The FDIC is a guarantor for bank depositors.
SVB: The To-Go Bank for Tech Startups
At the end of last year SVB had $209 billion in total assets and $175 billion in total deposits. SVB becomes the second biggest failure of a U.S. bank after Washington Mutual in 2008.
SVB was a central player in the innovation economy. It was the backbone of the tech industry in Silicon Valley. It played an important role in the startup ecosystem by providing specialized financial services, industry expertise, a valuable network, and a strong reputation.
It also offered a range of financial services tailored specifically to the needs of startups, such as venture debt, corporate banking, and asset management. These services are designed to help startups manage their finances, optimize their cash flow, and scale their businesses.
SVB suffered from the rise in interest rates from the Federal Reserve because it hurt the value of its investment assets, especially bonds. As a result, the bank had to resort to a capital raise as many startups withdrew their deposits from the bank since they were burning a lot of cash.
SVB had to sell bonds, primarily U.S. Treasury securities, at a discount to cover these withdrawals. The rise in interest rates has made existing bonds less valuable. In selling these bond positions, SVB had to take a significant loss.
But its attempt to raise $2.25 billion failed.
Crypto Bank Silvergate Collapsed
Two days earlier, Silvergate, the crypto bank, collapsed. The bank was where most of the big crypto firms went, because traditional banks did not want to do business with them. And that reluctance stemmed from warnings from regulators who consider the crypto industry a risky sector.
The company said on March 8 that it intended “to wind down operations and voluntarily liquidate the bank in an orderly manner and in accordance with applicable regulatory processes.”
It added: “In light of recent industry and regulatory developments, Silvergate believes that an orderly wind down of bank operations and a voluntary liquidation of the bank is the best path forward.”
“The bank’s wind down and liquidation plan includes full repayment of all deposits. The Company is also considering how best to resolve claims and preserve the residual value of its assets, including its proprietary technology and tax assets.”

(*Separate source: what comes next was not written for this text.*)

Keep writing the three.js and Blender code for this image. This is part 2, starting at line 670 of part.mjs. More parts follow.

Verging on Bigger Fall Than 2008: Economist Schiff
The rout of the La Jolla, Calif., bank was due to pressure from regulators, in particular the Department of Justice, which has opened an investigation into its business relations with the empire of the former crypto king Sam Bankman-Fried.

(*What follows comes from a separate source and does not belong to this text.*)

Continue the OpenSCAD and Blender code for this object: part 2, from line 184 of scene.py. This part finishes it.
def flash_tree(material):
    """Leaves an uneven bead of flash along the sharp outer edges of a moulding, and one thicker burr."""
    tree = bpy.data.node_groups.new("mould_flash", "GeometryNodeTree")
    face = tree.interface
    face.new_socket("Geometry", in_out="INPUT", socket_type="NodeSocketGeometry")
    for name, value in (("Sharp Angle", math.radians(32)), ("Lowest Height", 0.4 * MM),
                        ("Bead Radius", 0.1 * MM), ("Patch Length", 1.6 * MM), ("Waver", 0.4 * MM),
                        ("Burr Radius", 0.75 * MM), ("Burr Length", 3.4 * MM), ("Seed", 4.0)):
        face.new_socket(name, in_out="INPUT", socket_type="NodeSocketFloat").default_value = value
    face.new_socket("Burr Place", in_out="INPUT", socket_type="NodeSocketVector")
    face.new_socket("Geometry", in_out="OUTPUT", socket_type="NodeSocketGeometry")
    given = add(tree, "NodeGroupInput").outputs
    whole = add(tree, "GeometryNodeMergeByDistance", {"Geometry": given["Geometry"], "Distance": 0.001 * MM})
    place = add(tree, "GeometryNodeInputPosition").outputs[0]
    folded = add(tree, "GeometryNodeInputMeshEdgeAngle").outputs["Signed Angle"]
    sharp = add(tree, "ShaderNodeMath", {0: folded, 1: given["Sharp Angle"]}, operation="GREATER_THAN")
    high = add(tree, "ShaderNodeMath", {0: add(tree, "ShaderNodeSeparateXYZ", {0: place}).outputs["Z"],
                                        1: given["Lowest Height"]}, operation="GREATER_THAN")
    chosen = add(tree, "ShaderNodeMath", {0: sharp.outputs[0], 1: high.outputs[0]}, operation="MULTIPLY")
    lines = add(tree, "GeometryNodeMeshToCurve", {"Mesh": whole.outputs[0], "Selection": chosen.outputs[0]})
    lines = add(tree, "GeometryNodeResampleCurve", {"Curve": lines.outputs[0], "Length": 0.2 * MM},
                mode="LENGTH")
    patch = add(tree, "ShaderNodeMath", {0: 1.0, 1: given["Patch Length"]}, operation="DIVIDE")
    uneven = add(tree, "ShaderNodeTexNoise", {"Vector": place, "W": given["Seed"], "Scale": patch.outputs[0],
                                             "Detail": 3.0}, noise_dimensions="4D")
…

Bankman-Fried has been charged with 12 counts of fraud, stemming from the collapse of his crypto empire, the cryptocurrency exchange FTX and its sister company, Alameda Research.
Silvergate was established in 1988. The bank initially specialized in lending to industrial customers and at the time also offered loans for both residential and commercial real estate.

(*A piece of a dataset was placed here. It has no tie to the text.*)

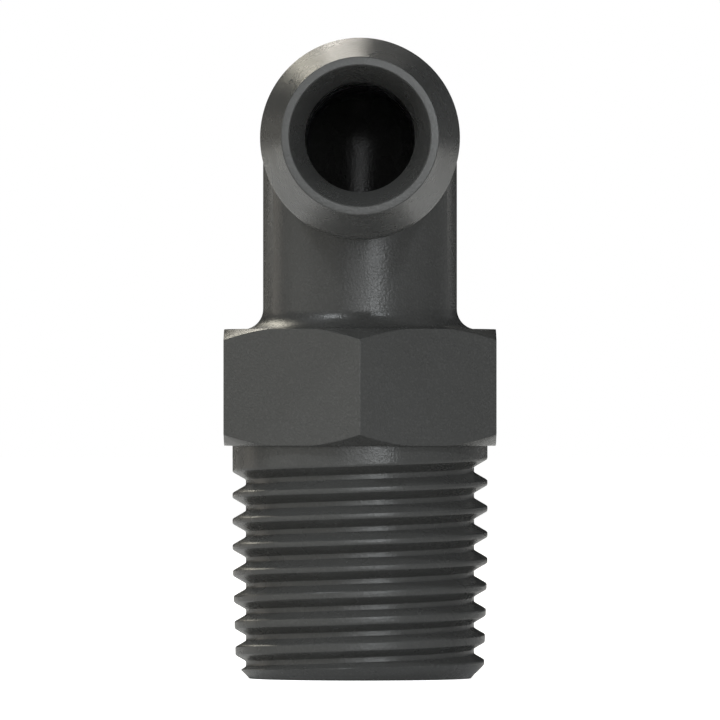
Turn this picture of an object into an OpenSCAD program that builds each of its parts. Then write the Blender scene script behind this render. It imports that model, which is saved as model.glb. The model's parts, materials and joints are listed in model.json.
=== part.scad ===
// Elbow hose connector: a tapered pipe thread below, a wrench hexagon, a round elbow and a hose tail.
// One moulded piece. Millimetres, +Z up along the thread, origin at the centre of the threaded end face.
// The hose tail points along -Y, and two flats of the hexagon face +X and -X.

/* [Pipe thread] */
// Diameter over the thread at the plain collar
thread_d = 13.157; // [12.7:0.001:13.5]
// Length from the end face to the hexagon
thread_len = 12; // [10.6:0.1:13.4]
// Rise of the thread in one turn
pitch = 1.337; // [1.26:0.001:1.42]
// Width of the flat left on each crest
crest_flat = 0.26; // [0.2:0.01:0.32]
// Width of the floor of the groove
groove_floor = 0.28; // [0.2:0.01:0.34]
// Slope of each side of the groove from the radial line
flank_angle = 30; // [27:0.5:32]
// Narrowing of the diameter over the crests for each millimetre of the tapered length
taper = 0.0625; // [0.04:0.0005:0.08]
// Length from the end face over which the crests narrow
taper_len = 6; // [4:0.05:7.6]
// Mould draft of the upper crests, on the diameter
crest_draft = 0.006; // [0.002:0.001:0.02]
// Chamfer at the start of the thread
end_chamfer = 0.7; // [0.4:0.01:0.86]
// Height of the plain collar under the hexagon
collar_h = 0.5; // [0.3:0.01:0.6]
// Depth below the hexagon at which the groove begins to run out, on the +X side
runout_drop = 1.23; // [1.15:0.01:1.5]
// Length of the run-out, in turns
runout_turns = 0.36; // [0.2:0.01:0.45]

/* [Hexagon] */
// Width across the flats
hex_af = 14; // [13.8:0.1:15.4]
// Height of the hexagon
hex_h = 6; // [4.8:0.1:7.6]
// Diameter at which the corner chamfers meet the end faces
hex_face_d = 14.15; // [13.3:0.05:14.6]
// Slope of the corner chamfers from the end faces
hex_chamfer_angle = 30; // [20:1:40]

/* [Elbow] */
// Diameter of the upright leg
leg_d = 10; // [9.7:0.1:10.6]
// Height of the hose tail's axis above the end face
axis_h = 27.45; // [26.4:0.05:30.6]
// Radius of the fillet between the hexagon and the upright leg
leg_fillet = 1.05; // [0.5:0.05:1.45]

/* [Hose tail] */
// Distance from the thread's axis to the tip of the tail
tail_reach = 22.25; // [20.7:0.05:25]
// Diameter over the barbs
barb_d = 10; // [9.95:0.05:10.4]
// Diameter of the tail's tip
tip_d = 7.85; // [7.55:0.05:8.25]
// Number of barbs
barb_count = 3; // [2:1:3]
// Length of one barb, from the foot of its cone to its back
barb_len = 4.1; // [3.7:0.05:4.2]
// Length of the flat band on each barb
barb_band = 0.25; // [0.15:0.01:0.5]
// Diameter of the shank behind the barbs
shank_d = 8; // [7.7:0.05:8.4]
// Diameter of the leg that carries the shank
shoulder_d = 9.6; // [9.1:0.05:9.65]
// Distance from the thread's axis to the hose stop at the end of that leg
shoulder_reach = 8.05; // [6.7:0.05:8.25]
// Chamfer round the hose stop
shoulder_chamfer = 0.3; // [0.1:0.01:0.4]

/* [Bores] */
// Diameter of the bore through the thread
thread_bore_d = 6; // [5.8:0.05:6.4]
// Diameter of the bore through the hose tail
tail_bore_d = 5.5; // [5.2:0.05:5.65]
// Diameter of the tail's mouth
mouth_d = 7; // [6.7:0.05:7.3]
// Depth of the taper inside the mouth
mouth_depth = 2.6; // [1.5:0.05:3.9]

/* [Hidden] */
$fn = 96;

charcoal = [0.25, 0.25, 0.25];

// Steps in one turn of the groove
groove_steps = 36;
// Overlap of shapes that join, and reach of cuts past the faces that they open
join = 0.5;

hex_z = thread_len;
leg_z = thread_len + hex_h;
leg_r = leg_d / 2;
crest_r = thread_d / 2;
groove_depth = (pitch - crest_flat - groove_floor) / (2 * tan(flank_angle));
// The groove is cut deeper outwards than it needs, as far as its turns stay apart
cutter_depth = (0.97 * pitch - groove_floor) / (2 * tan(flank_angle));
collar_z = thread_len - collar_h;

// Radius over the crests at a height in the tapered length
function taper_r(z) = crest_r - crest_draft / 2 - (taper_len - z) * taper / 2;

// A ramp from 0 to 1 that starts and ends level
function smooth(u) = u * u * (3 - 2 * u);

// Radius of the groove's floor, in turns past the start of the run-out
function floor_r(turn) =
    crest_r - groove_depth
    + (turn <= 0 ? 0 : smooth(min(1, turn / runout_turns)) * 1.15 * groove_depth);

// The four corners of the groove's section at a turn: two at the floor, then two outside the crests
function groove_ring(turn) =
    let (
        r = floor_r(turn),
        z = hex_z - runout_drop + pitch * turn,
        half_floor = groove_floor / 2,
        half_mouth = half_floor + cutter_depth * tan(flank_angle)
    )
    [
        for (corner = [[r, -half_floor], [r, half_floor],
                       [r + cutter_depth, half_mouth], [r + cutter_depth, -half_mouth]])
            [corner[0] * cos(360 * turn), corner[0] * sin(360 * turn), z + corner[1]]
    ];

// Turned blank of the thread: end chamfer, tapered length, upper crests and plain collar
module thread_blank() {
    rotate_extrude()
        polygon([
            [0, 0],
            [taper_r(end_chamfer) - end_chamfer, 0],
            [taper_r(end_chamfer), end_chamfer],
            [taper_r(taper_len), taper_len],
            [crest_r, collar_z],
            [crest_r, hex_z + join],
            [0, hex_z + join]
        ]);
}

// Right-hand helical groove, from below the end face up to its run-out beside the collar
module thread_groove() {
    turns_down = (hex_z - runout_drop + pitch) / pitch;
    rings = ceil((turns_down + runout_turns) * groove_steps);
    points = [
        for (i = [0 : rings])
            each groove_ring(runout_turns - (turns_down + runout_turns) * (1 - i / rings))
    ];
    sides = [
        for (i = [0 : rings - 1], k = [0 : 3])
            let (a = 4 * i + k, b = 4 * i + (k + 1) % 4)
            each [[a, a + 4, b + 4], [a, b + 4, b]]
    ];
    last = 4 * rings;
    caps = [[0, 1, 2, 3], [last + 3, last + 2, last + 1, last]];
    polyhedron(points = points, faces = concat(sides, caps), convexity = 10);
}

module pipe_thread() {
    difference() {
        thread_blank();
        thread_groove();
    }
}

// Wrench hexagon with its corners chamfered at both ends
module hexagon() {
    corner_r = hex_af / 2 / cos(30);
    rise = (corner_r + join - hex_face_d / 2) * tan(hex_chamfer_angle);
    translate([0, 0, hex_z])
        intersection() {
            rotate(30) cylinder(r = corner_r, h = hex_h, $fn = 6);
            rotate_extrude()
                polygon([
                    [0, 0],
                    [hex_face_d / 2, 0],
                    [corner_r + join, rise],
                    [corner_r + join, hex_h - rise],
                    [hex_face_d / 2, hex_h],
                    [0, hex_h]
                ]);
        }
}

// Upright leg, filleted on the hexagon, with a domed head round the elbow
module upright_leg() {
    rotate_extrude()
        union() {
            translate([0, hex_z + hex_h / 2]) square([leg_r, axis_h - hex_z - hex_h / 2]);
            translate([0, leg_z])
                difference() {
                    square([leg_r + leg_fillet, leg_fillet]);
                    translate([leg_r + leg_fillet, leg_fillet]) circle(r = leg_fillet);
                }
            translate([0, axis_h])
                intersection() {
                    circle(r = leg_r);
                    square(leg_r);
                }
        }
}

// Runs a profile of radius and reach round the hose tail's axis, towards -Y
module about_tail_axis() {
    translate([0, 0, axis_h]) rotate([90, 0, 0]) rotate_extrude() children();
}

// Hose tail: the short leg with its hose stop, the shank, and the barbs that narrow towards the tip
module hose_tail() {
    barb_r = barb_d / 2;
    // Each barb from its back to the foot of its cone, and the foot of the foremost one is the tip
    barbs = [
        for (i = [barb_count - 1 : -1 : 0])
            let (back = tail_reach - (i + 1) * barb_len, foot_r = i == 0 ? tip_d / 2 : shank_d / 2)
            each [[barb_r, back], [barb_r, back + barb_band], [foot_r, back + barb_len]]
    ];
    about_tail_axis()
        polygon(concat(
            [
                [0, 0],
                [shoulder_d / 2, 0],
                [shoulder_d / 2, shoulder_reach - shoulder_chamfer],
                [shoulder_d / 2 - shoulder_chamfer, shoulder_reach],
                [shank_d / 2, shoulder_reach],
                [shank_d / 2, tail_reach - barb_count * barb_len]
            ],
            barbs,
            [[0, tail_reach]]
        ));
}

// Bore up the thread, domed behind the elbow
module thread_bore() {
    bore_r = thread_bore_d / 2;
    rotate_extrude()
        union() {
            translate([0, -join]) square([bore_r, axis_h + join]);
            translate([0, axis_h])
                intersection() {
                    circle(r = bore_r);
                    square(bore_r);
                }
        }
}

// Bore of the hose tail, with a tapered mouth
module tail_bore() {
    slope = (mouth_d - tail_bore_d) / 2 / mouth_depth;
    about_tail_axis()
        polygon([
            [0, 0],
            [tail_bore_d / 2, 0],
            [tail_bore_d / 2, tail_reach - mouth_depth],
            [mouth_d / 2 + slope * join, tail_reach + join],
            [0, tail_reach + join]
        ]);
}

module elbow_body() {
    color(charcoal)
        difference() {
            union() {
                pipe_thread();
                hexagon();
                upright_leg();
                hose_tail();
            }
            thread_bore();
            tail_bore();
        }
}

elbow_body();
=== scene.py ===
"""Elbow hose connector: one black plastic moulding with a pipe thread, a hexagon, an elbow and a hose tail."""

import json
import math

import bpy
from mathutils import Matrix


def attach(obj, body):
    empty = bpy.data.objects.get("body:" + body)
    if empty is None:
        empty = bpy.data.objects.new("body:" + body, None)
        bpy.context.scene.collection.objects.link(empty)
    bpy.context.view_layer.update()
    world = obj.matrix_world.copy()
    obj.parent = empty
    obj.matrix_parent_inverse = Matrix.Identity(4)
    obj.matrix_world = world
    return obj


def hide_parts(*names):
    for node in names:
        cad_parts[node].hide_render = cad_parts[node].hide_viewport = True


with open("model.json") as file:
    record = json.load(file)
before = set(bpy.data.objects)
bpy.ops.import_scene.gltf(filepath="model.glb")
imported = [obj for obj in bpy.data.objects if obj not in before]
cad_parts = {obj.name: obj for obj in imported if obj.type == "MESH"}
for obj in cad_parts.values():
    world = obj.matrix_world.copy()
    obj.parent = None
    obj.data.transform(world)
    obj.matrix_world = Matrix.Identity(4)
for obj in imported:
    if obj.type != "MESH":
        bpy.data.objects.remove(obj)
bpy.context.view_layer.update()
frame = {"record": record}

# Threaded spigot
# The lower end screws into a tapped hole: a right-hand 60 degree thread whose crests narrow towards the end.
# It is moulded in one with the rest, so it is made closed here and joined to the hexagon further down.
mm = 0.001
mounts = {mount["name"]: mount for mount in frame["record"]["mounts"]}
thread_radius = mounts["thread_collar"]["dims"]["r_mm"] * mm
thread_length = mounts["pipe_thread"]["dims"]["length_mm"] * mm
thread_pitch = 1.337 * mm
crest_flat = 0.26 * mm
groove_floor = 0.28 * mm
flank_slope = math.tan(math.radians(30))
crest_taper = 0.0625
taper_length = 6 * mm
end_chamfer = 0.7 * mm
runout_drop = 1.23 * mm
runout_turns = 0.36
runout_rise = 1.15
thread_rounding = 0.1 * mm
thread_seam = 0.002 * mm
join = 0.4 * mm


class FieldTree:
    """Geometry Nodes of one piece: keeps its named inputs and places its arithmetic."""

    def __init__(self, name):
        self.tree = bpy.data.node_groups.new(name, "GeometryNodeTree")
        self.tree.interface.new_socket("Geometry", in_out="OUTPUT", socket_type="NodeSocketGeometry")
        self.settings = {}
        self.source = self.tree.nodes.new("NodeGroupInput")

    def named_input(self, name, value, kind="NodeSocketFloat"):
        """Adds an input to the tree and keeps the value that this piece gives it."""
        socket = self.tree.interface.new_socket(name, in_out="INPUT", socket_type=kind)
        self.settings[socket.identifier] = value
        return self.source.outputs[name]

    def node(self, kind, inputs=(), **properties):
        made = self.tree.nodes.new(kind)
        for key, value in properties.items():
            setattr(made, key, value)
        for place, value in inputs:
            self.feed(made.inputs[place], value)
        return made

    def feed(self, socket, value):
        if isinstance(value, bpy.types.NodeSocket):
            self.tree.links.new(value, socket)
        else:
            socket.default_value = value

    def calculate(self, operation, *values):
        """One step of arithmetic on numbers and sockets."""
        made = self.tree.nodes.new("ShaderNodeMath")
        made.operation = operation
        for socket, value in zip(made.inputs, values):
            self.feed(socket, value)
        return made.outputs[0]

    def finish(self, geometry, material):
        """Ends the tree in real geometry with its material."""
        real = self.node("GeometryNodeRealizeInstances", [(0, geometry)])
        painted = self.node("GeometryNodeSetMaterial", [(0, real.outputs[0]), (2, material)])
        self.feed(self.node("NodeGroupOutput").inputs[0], painted.outputs[0])

    def mesh(self, name):
        """Runs the tree on an empty mesh and returns the result as a plain mesh."""
        carrier = bpy.data.objects.new(name, bpy.data.meshes.new(name))
        bpy.context.scene.collection.objects.link(carrier)
        modifier = carrier.modifiers.new(name, "NODES")
        modifier.node_group = self.tree
        for identifier, value in self.settings.items():
            modifier[identifier] = value
        bpy.context.view_layer.update()
        evaluated = carrier.evaluated_get(bpy.context.evaluated_depsgraph_get())
        made = bpy.data.meshes.new_from_object(evaluated)
        bpy.data.objects.remove(carrier)
        return made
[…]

But in 2013, the bank began to court crypto firms, when traditional banks were reluctant to do so due to the opacity prevailing in the sector. Silvergate thus became the crypto bank.
In 2019, the firm made its initial public offering, promising a complete refocus on the industry, which was then experiencing a renaissance. As of Sept. 30, Silvergate had $11.9 billion in digital assets held as deposits.
But the bankruptcy of FTX and Alameda on Nov. 11 scared away customers. The bank thus reported only $3.8 billion in digital assets held as deposits as of Dec. 31. FTX was one of Silvergate’s big customers.
The question now is whether other U.S. banks will fall? Could SVB and Silvergate’s issues spread to other regional banks especially since suspicion can lead customers to rush to these banks to withdraw their money?
“The U.S. banking system is on the verge of a much bigger collapse than 2008,” said economist Peter Schiff, known for his dire predictions.
“Banks own long-term paper at extremely low interest rates. They can’t compete with short-term Treasuries. Mass withdrawals from depositors seeking higher yields will result in a wave of bank failures.”